- [DATA LINES]:
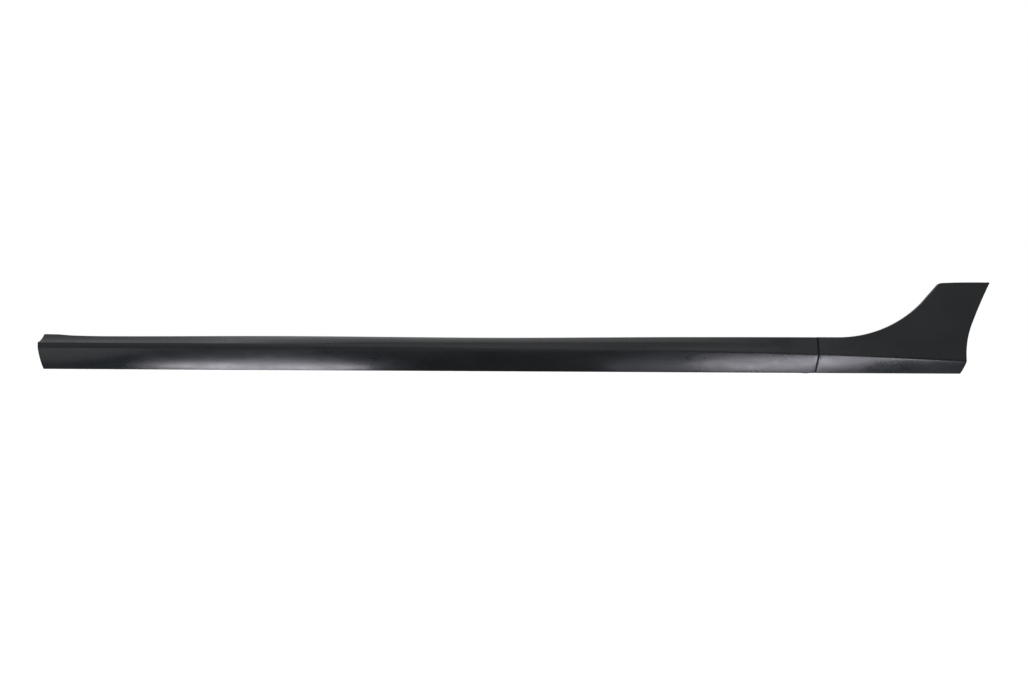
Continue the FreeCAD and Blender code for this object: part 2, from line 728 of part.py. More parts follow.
def main():
    """Build every node."""
    os.makedirs("parts", exist_ok=True)
    sill_clips, arch_clips = all_clips()
    write("sill_moulding", sill_moulding())
    write("rear_arch_moulding", rear_arch_moulding())
    write("top_edge_strip", top_edge_strip())
    write("sill_clips", Part.Compound([clip(*place) for place in sill_clips]))
    write("arch_clips", Part.Compound([clip(*place) for place in arch_clips]))
    write("clip_seals", Part.Compound([clip_seal(*place) for place in sill_clips + arch_clips]))
    write("splice_screws", Part.Compound([splice_screw(place) for place in screw_places(0)]))
    write("arch_spring_nuts", Part.Compound([spring_nut(*frame) for frame in lip_frames()]))


main()
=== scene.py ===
import math

import bpy
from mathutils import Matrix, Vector


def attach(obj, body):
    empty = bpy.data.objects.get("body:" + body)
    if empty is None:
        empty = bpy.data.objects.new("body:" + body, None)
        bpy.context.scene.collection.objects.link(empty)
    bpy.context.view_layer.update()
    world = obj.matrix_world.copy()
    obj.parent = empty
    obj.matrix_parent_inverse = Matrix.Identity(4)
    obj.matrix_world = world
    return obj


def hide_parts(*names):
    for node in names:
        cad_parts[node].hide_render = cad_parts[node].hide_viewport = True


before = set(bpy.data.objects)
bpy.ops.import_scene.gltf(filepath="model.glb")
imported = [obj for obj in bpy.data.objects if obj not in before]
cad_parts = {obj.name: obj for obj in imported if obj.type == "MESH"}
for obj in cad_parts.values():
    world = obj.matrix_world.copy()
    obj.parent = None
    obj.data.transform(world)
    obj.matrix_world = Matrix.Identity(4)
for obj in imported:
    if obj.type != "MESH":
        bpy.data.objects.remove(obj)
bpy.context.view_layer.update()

bpy.ops.object.select_all(action="DESELECT")


# The skin of the sill moulding, the long front piece. It is injection moulded in black
# polypropylene with a 3 mm wall, as one folded sheet: a narrow return at the top, a
# shoulder, a crease, a nose, an undercut band and a bottom flange with a turned-up lip.
wall = 0.003
front_end = -0.999
facet_at = -0.650
roll_at = -0.240
fall_from = 0.250
seam_at = 0.681
rear_end = 0.999
seam_gap = 0.0044
nose_out = 0.071
flange_end = 0.089
flange_lip = 0.007
edge_round = 0.0015
crease_height = 0.057
crease_rise = 0.0012
return_width = 0.015
return_fall = 0.004
column_pitch = 0.010


def along_car(x, knots):
    """Smooth value along the car through (place, value) knots, with no overshoot."""
    if x <= knots[0][0]:
        return knots[0][1]
    if x >= knots[-1][0]:
        return knots[-1][1]
    spans = list(zip(knots, knots[1:]))
    rise = [(b[1] - a[1]) / (b[0] - a[0]) for a, b in spans]
    slope = [0.0] * len(knots)
    for i in range(1, len(knots) - 1):
        if rise[i - 1] * rise[i] > 0:
            slope[i] = 2 * rise[i - 1] * rise[i] / (rise[i - 1] + rise[i])
    i = max(j for j, (a, b) in enumerate(spans) if a[0] <= x)
    (x0, y0), (x1, y1) = spans[i]
    t = (x - x0) / (x1 - x0)
    near = y0 * (1 + 2 * t) * (1 - t) ** 2 + slope[i] * (x1 - x0) * t * (1 - t) ** 2
    far = y1 * t * t * (3 - 2 * t) - slope[i + 1] * (x1 - x0) * t * t * (1 - t)
    return near + far


def nose_height(x):
    """The nose line runs level and then falls faster and faster to the rear."""
    along = max(0.0, (x - fall_from) / (rear_end - fall_from))
    return 0.047 - 0.0192 * along ** 2


def lean(x):
    """Lean of the rear piece's face from upright."""
    return math.radians(along_car(x, ((seam_at, 22.0), (0.820, 16.0), (rear_end, 10.2))))


def face_inboard(x, z):
    """How far inboard of the nose the rear piece's face lies at a height."""
    return (z - nose_height(x)) * math.tan(lean(x))


def corner_inboard(x):
    """Where the undercut band meets the flange."""
    return along_car(x, ((seam_at, 0.041), (rear_end, 0.047)))


def top_edge(x):
    """The sill piece's upper edge in its section."""
    height = along_car(x, ((front_end, 0.0748), (-0.869, 0.0724), (-0.450, 0.0747),
                           (-0.060, 0.0735), (0.400, 0.0772), (seam_at, 0.0783)))
    depth = along_car(x, ((front_end, 0.0425), (facet_at, 0.032), (roll_at, 0.019),
                          (seam_at, face_inboard(seam_at, 0.0783))))
    return Vector((depth, height))


def sill_outline(x):
    """Corners of the sill section from the upper edge to the flange's end, how far
    each run between them bows, and how far each corner is rounded."""
    crease_in = along_car(x, ((roll_at, 0.0006), (seam_at, face_inboard(seam_at, crease_height))))
    crease_up = along_car(x, ((facet_at, crease_height + crease_rise), (roll_at, crease_height)))
    shoulder = along_car(x, ((front_end, -14.0), (facet_at, 0.0), (roll_at, 23.0), (0.0, 23.0),
                             (seam_at, 0.0)))
    band = along_car(x, ((front_end, 14.0), (0.0, 8.0), (seam_at, 6.0)))
    crease_round = along_car(x, ((front_end, 0.0008), (facet_at, 0.0012), (roll_at, 0.0046)))
    nose_round = along_car(x, ((fall_from, 0.0036), (seam_at, edge_round)))
    corners = [top_edge(x), Vector((crease_in, crease_up)), Vector((0.0, nose_height(x))),
               Vector((corner_inboard(x), 0.0)), Vector((flange_end, 0.0))]
    return corners, [shoulder, 0.0, band, 0.0], [0.0, crease_round, nose_round, edge_round, 0.0]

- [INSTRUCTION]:
Starting with the line with "frame in lip_frames()]))" and ending with the line with "for node in", extract every line exactly and nothing outside that span.

- [ANSWER TO THE PROBLEM]:
    write("arch_spring_nuts", Part.Compound([spring_nut(*frame) for frame in lip_frames()]))


main()
=== scene.py ===
import math

import bpy
from mathutils import Matrix, Vector


def attach(obj, body):
    empty = bpy.data.objects.get("body:" + body)
    if empty is None:
        empty = bpy.data.objects.new("body:" + body, None)
        bpy.context.scene.collection.objects.link(empty)
    bpy.context.view_layer.update()
    world = obj.matrix_world.copy()
    obj.parent = empty
    obj.matrix_parent_inverse = Matrix.Identity(4)
    obj.matrix_world = world
    return obj


def hide_parts(*names):
    for node in names:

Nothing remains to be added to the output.